There were the typical calamities that befall the owner of a home this age, like discovering the hot water heater was dry walled in – after it died. Or hiring someone to complete what I believed to be minor tasks only to discover they weren’t so minor and he wasn’t so experienced.
I dragged a bamboo tree out of the pool after Hurricane Jeanne, discovered the ancient sycamore tree in the front yard dropped over three dozen bags of leaves every winter, became enamored of the complex eco system in my back yard, and learned how to prune a bird of paradise.
I also became a landlord, deciding to rent the mother-in-law cottage to supplement my income. This forced me to learn about Florida rental law and background checks, and taught me that there is no rhyme or reason to who is trustworthy. All of this made me feel grown up, but it was an illusion. Because the moment I truly felt grown up was when I decided to sell the house.
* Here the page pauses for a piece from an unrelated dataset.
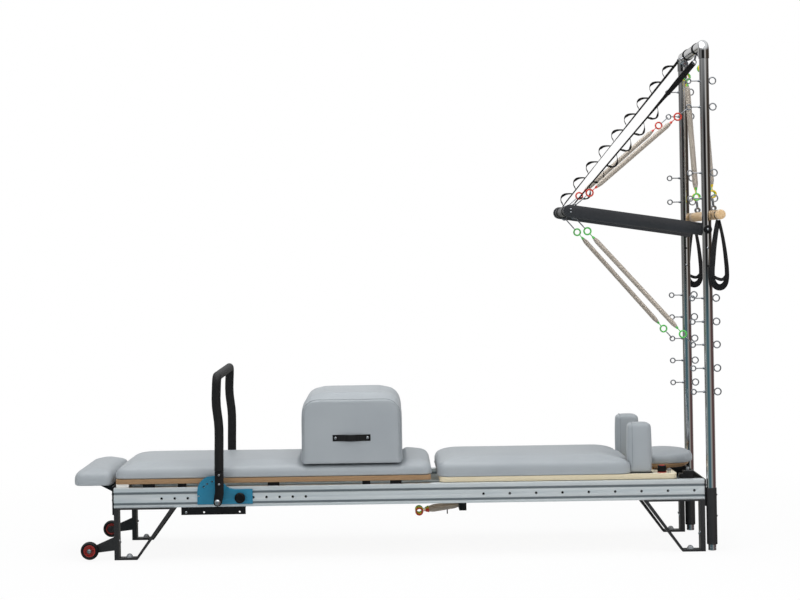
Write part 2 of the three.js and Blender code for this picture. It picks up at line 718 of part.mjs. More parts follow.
const pegPlaces = sides.flatMap(([side]) => [-pegOffset, pegOffset].map((dx) => [restMiddle.x + dx, side * restMiddle.y]));
const boardBody = join([
  floorPlate(boardPlan(carriageBoard), [carriageBoard.bottom, carriageBoard.top]),
  ...sides.flatMap(([side]) => axlePlaces.flatMap((x) => wheelHanger(x, side))),
  ...sides.map(([side]) => barrel(
    vec(bumperX, side * bumperHalfSpan, carriageBoard.top - clearance),
    vec(bumperX, side * bumperHalfSpan, carriageBoard.top + bumperHeight), bumperRadius,
  )),
]);
const pegHoles = pegPlaces.map(([x, y]) => barrel(
  vec(x, y, carriageBoard.top - pegDepth - runningGap), vec(x, y, carriageBoard.top + overrun), pegRadius + runningGap, indexHoleSides,
));
add("carriage_board", birchPly, [cut(boardBody, pegHoles)]);

for (const [side, label] of sides) {
  axlePlaces.forEach((x, i) => {
    const wheelY = acrossSpan(side, trackWheelInner, trackWheelInner + trackWheelWidth);
    const bore = crossBarrel(x, trackWheelZ, acrossSpan(side, trackWheelInner - overrun, stubEnd + overrun), stubRadius + runningGap, loopSteps);
    const name = `${label}_${i === 0 ? "foot" : "head"}_track_wheel`;
    add(name, tyreRubber, [cut(crossBarrel(x, trackWheelZ, wheelY, trackWheelRadius, trackWheelSides), [bore])]);
  });
}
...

The truth had been bubbling beneath the chaos of cracked walls and badly built steps: I never wanted to be a homeowner. I purchased the house with my father’s money as a way to prove to him that I was grown up. It was his voice I heard the loudest when my agent didn’t sell my manuscript. When I filed bankruptcy. When I ran away. “When are you going to grow up?” And I spent five years trying to prove to my dead father that I had. “See, Dad? I finally am a grown up.”
Only I never was one to capitulate just for the sake of conforming, so I vacillated between chasing my dream of supporting myself doing what I loved and the roots that anchored me to believing that being grown up meant “working” for a living, owning a house, and being responsible – even if it bled my soul. I even lasted eighteen months at a full-time job that drained me in the hopes it was the answer to my financial struggles.
What makes me a grown up is listening to my soul. To commit to doing what brings me joy, even if it feels risky and scary. Even if those around me don’t approve. Even if it requires a lifetime to undo the lies I’ve told myself about who I need to be. And especially, because it frees me to be who I really am.